## BEGIN RECORDS FOR THE EXERCISE

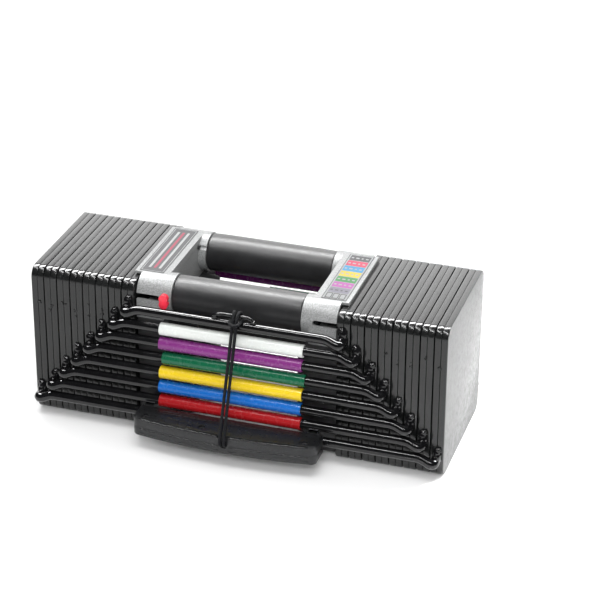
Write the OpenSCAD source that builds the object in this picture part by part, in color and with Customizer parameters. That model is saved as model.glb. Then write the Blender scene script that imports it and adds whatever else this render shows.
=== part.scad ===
// Adjustable dumbbell with nested weights.
// Eight rail-joined weights nest round a handle core, and a selector pin
// slides under a pair of rails to choose how many of them lift with it.
// +X runs along the block, -Y is the side that the selector pin enters,
// +Z is up, and the floor is at Z = 0.

/* [Plates] */
// Length over the two outermost plates
block_length = 406; // [402:1:412]
// Depth of every plate from its front edge to its rear edge
plate_depth = 138; // [134:1:142]
// Height of every plate
plate_height = 154; // [152:1:158]
// Corner radius of every plate
plate_corner = 11; // [8:1:14]
// Distance from one weight to the next along the block
weight_pitch = 13.1; // [12.9:0.1:13.2]
// Free gap between neighbouring weights
weight_gap = 0.8; // [0.6:0.1:1]
// Seam between the two laminations of a plate
lamination_seam = 0.2; // [0.1:0.1:0.4]

/* [Rails] */
// Diameter of the rail rods
rail_diameter = 9; // [8.5:0.1:9]
// Height step from one rail to the next
rail_pitch = 15.4; // [15.2:0.1:15.6]
// Height of the lowest rail's centre
lowest_rail_z = 24.3; // [24:0.1:26]
// Distance of the rail centres outside the plates' edges
rail_standoff = 9.8; // [9.5:0.1:10.5]
// Outer diameter of the coloured sleeves
sleeve_diameter = 12.4; // [11.5:0.1:12.5]
// Length of the coloured sleeves
sleeve_length = 140; // [130:1:140]

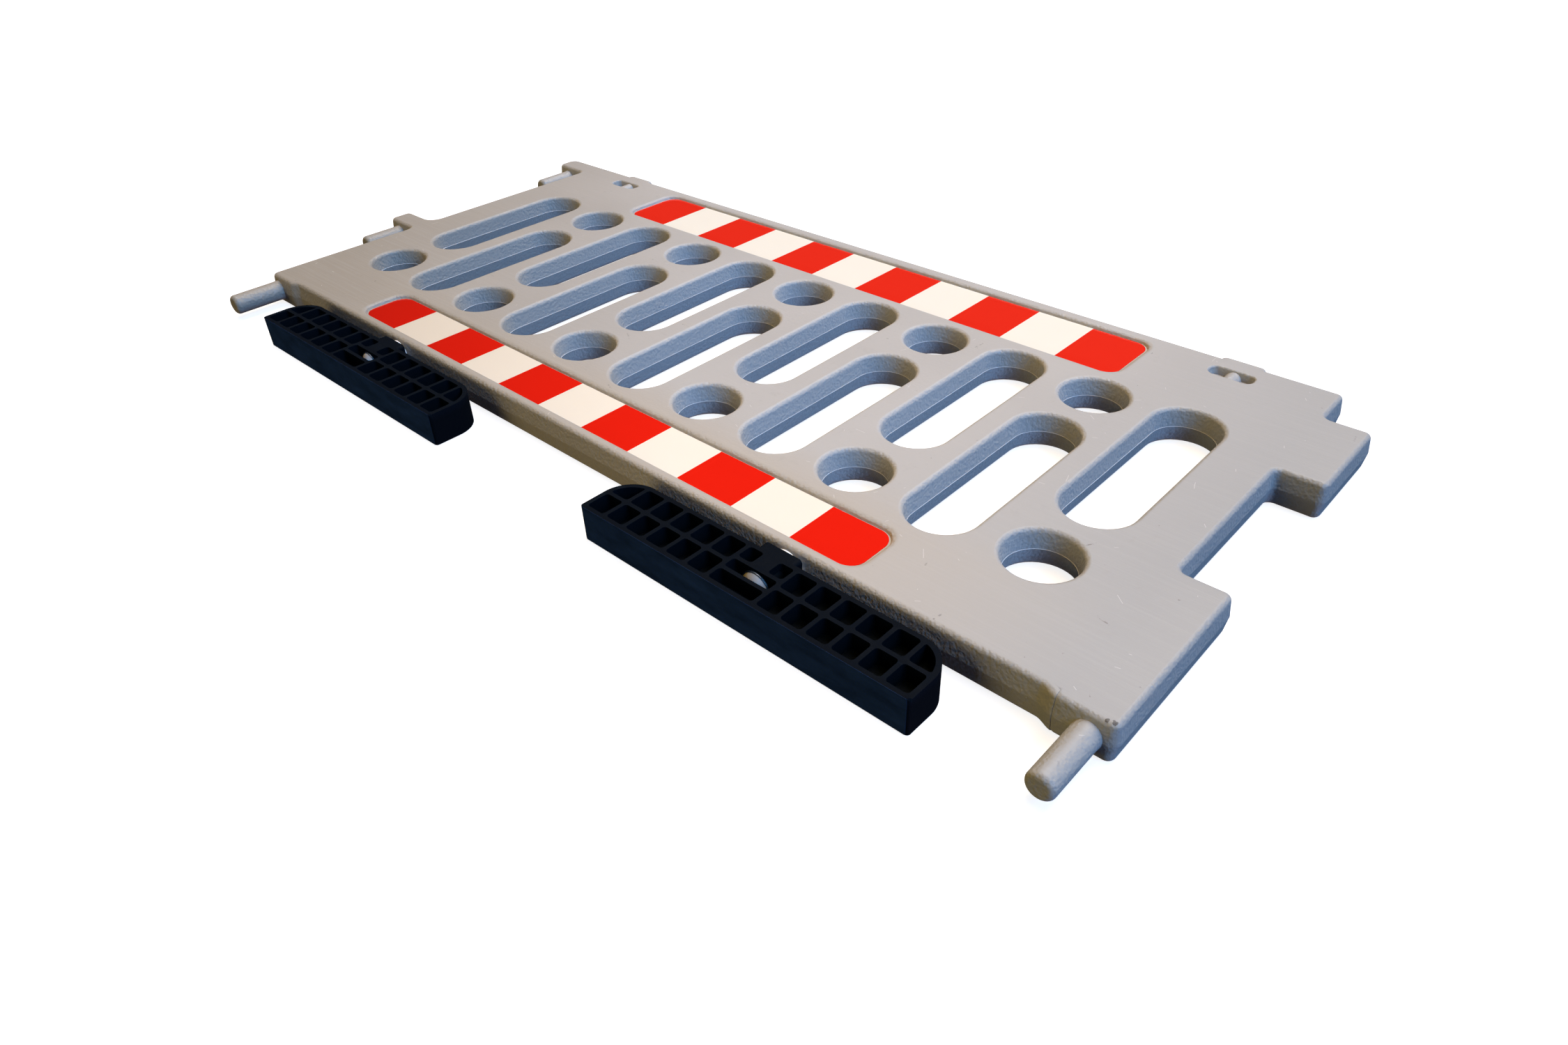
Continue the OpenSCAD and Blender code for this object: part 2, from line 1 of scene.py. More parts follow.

## END RECORDS FOR THE EXERCISE

Copy out the full set of records precisely, leaving nothing out.

## [EXERCISE SOLUTION]
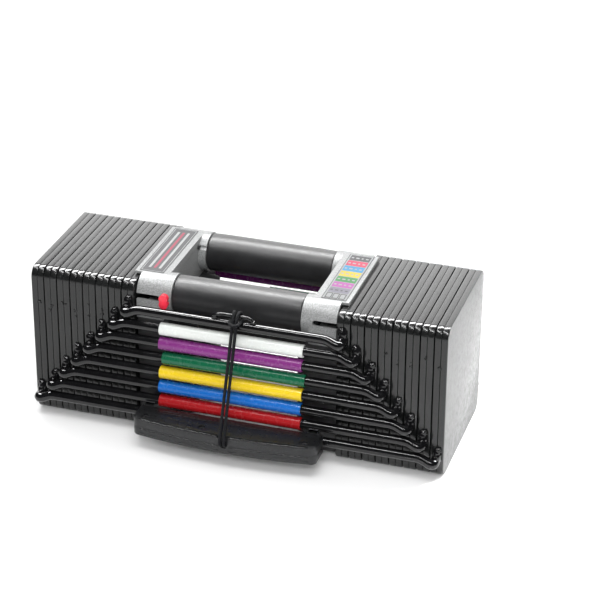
Write the OpenSCAD source that builds the object in this picture part by part, in color and with Customizer parameters. That model is saved as model.glb. Then write the Blender scene script that imports it and adds whatever else this render shows.
=== part.scad ===
// Adjustable dumbbell with nested weights.
// Eight rail-joined weights nest round a handle core, and a selector pin
// slides under a pair of rails to choose how many of them lift with it.
// +X runs along the block, -Y is the side that the selector pin enters,
// +Z is up, and the floor is at Z = 0.

/* [Plates] */
// Length over the two outermost plates
block_length = 406; // [402:1:412]
// Depth of every plate from its front edge to its rear edge
plate_depth = 138; // [134:1:142]
// Height of every plate
plate_height = 154; // [152:1:158]
// Corner radius of every plate
plate_corner = 11; // [8:1:14]
// Distance from one weight to the next along the block
weight_pitch = 13.1; // [12.9:0.1:13.2]
// Free gap between neighbouring weights
weight_gap = 0.8; // [0.6:0.1:1]
// Seam between the two laminations of a plate
lamination_seam = 0.2; // [0.1:0.1:0.4]

/* [Rails] */
// Diameter of the rail rods
rail_diameter = 9; // [8.5:0.1:9]
// Height step from one rail to the next
rail_pitch = 15.4; // [15.2:0.1:15.6]
// Height of the lowest rail's centre
lowest_rail_z = 24.3; // [24:0.1:26]
// Distance of the rail centres outside the plates' edges
rail_standoff = 9.8; // [9.5:0.1:10.5]
// Outer diameter of the coloured sleeves
sleeve_diameter = 12.4; // [11.5:0.1:12.5]
// Length of the coloured sleeves
sleeve_length = 140; // [130:1:140]

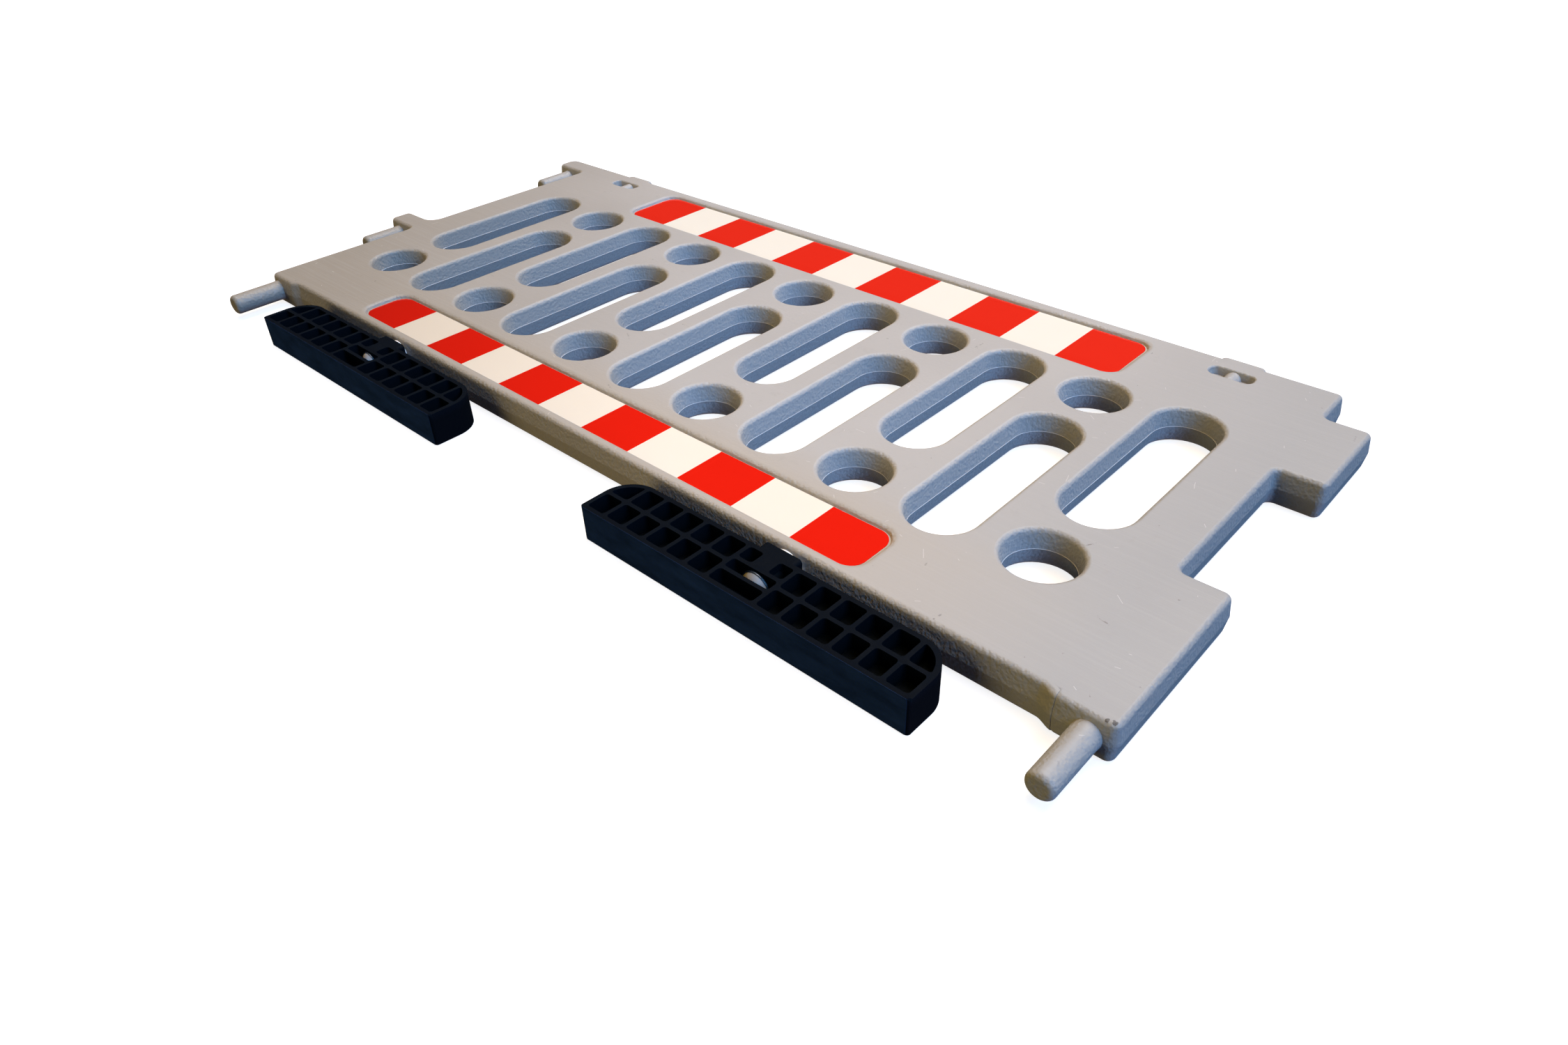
Continue the OpenSCAD and Blender code for this object: part 2, from line 1 of scene.py. More parts follow.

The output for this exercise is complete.